This dress was donated to our museum in the 1960s by the New Canaan Town Players. No further information can be found on the origins of the dress. The makers label on the interior reads “Cecilia Greiff New York”.
The delicate floral chiffon dress can be dated back to 1904 and is made of a separate bodice and skirt. The bodice features the signature “pigeon-breast” silhouette popular at the turn of the century. Extending from the shoulders are enormous bishop sleeves, reaching their apex at the elbow and tapering delicately at the wrist, with cuffs covered in lace to match the neck and waistline.
Noteworthy points to focus on when looking at fashions from 1904 is that the daywear and eveningwear were very similar, and often only differentiated by the types of trimming and numerous folds employed on and around the dress. It is possible that this dress was worn in the afternoon, due to the combination of a wide neckline and long, wrist-length sleeves. Exquisite skirts of thin material that draped elegantly down to the floor were popular – clinging textiles being the most highly sought after.

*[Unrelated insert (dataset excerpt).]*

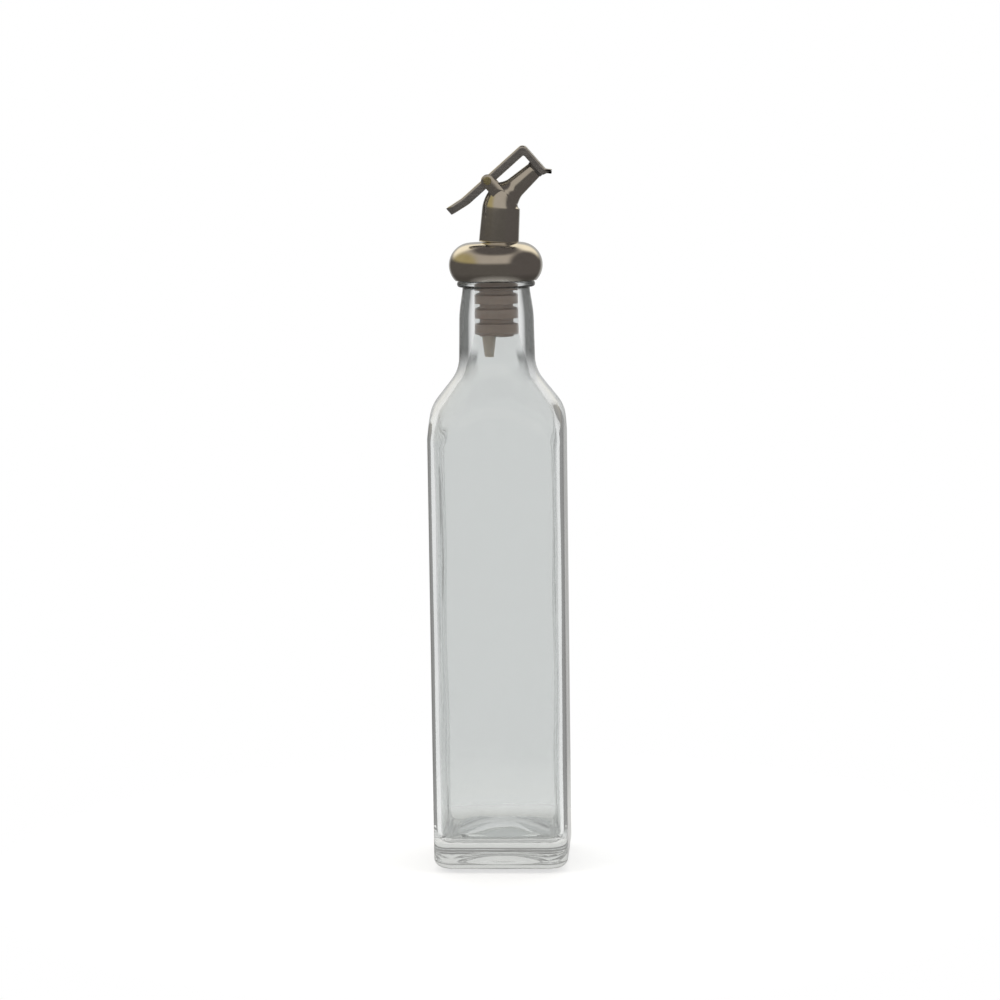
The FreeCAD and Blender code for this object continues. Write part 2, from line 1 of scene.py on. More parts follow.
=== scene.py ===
# %% [markdown]
# # An oil bottle with a flap pourer
#
# The real thing is a square bottle of clear moulded glass with a long sloping shoulder.  A soft ribbed
# stopper sits in its neck, a fat polished collar caps the mouth, and a bent metal spout rises from the
# collar.  A pressed steel lever turns on a small pin, and its own weight keeps the spout's mouth shut.
#
# The construction comes in as a fixed frame.  Here every shape that a soft highlight or the bending of
# light would betray is worked out again as a smooth surface, and every piece gets its finish.

# %% Load the frame
import math

import bmesh
import bpy
import numpy as np
from mathutils import Matrix, Vector


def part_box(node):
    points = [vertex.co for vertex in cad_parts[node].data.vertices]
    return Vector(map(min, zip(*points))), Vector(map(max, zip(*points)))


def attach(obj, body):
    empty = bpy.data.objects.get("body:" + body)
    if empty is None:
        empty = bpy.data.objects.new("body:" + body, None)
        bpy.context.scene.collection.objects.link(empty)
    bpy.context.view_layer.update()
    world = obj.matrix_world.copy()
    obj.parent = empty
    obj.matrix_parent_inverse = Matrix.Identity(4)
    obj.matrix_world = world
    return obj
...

The dress is made of two layers of thin chiffon over top of a silk under layer. The top layer is embellished with a printed pattern of pink flowers and white dots. The under layer of chiffon is a plain off-white color. The lace at the waist that extends down the front of the skirt in a solid line is a popular style of decoration on Edwardian dresses from the same period. The overall effect of the decorative lace draws the eye vertically in an attempt to elongate the figure and make the wearer appear taller. The same effect was sought after in making sure the fullness of the skirts not only fell elegantly in a short train, but also pooled at the front of the gown on the floor as well.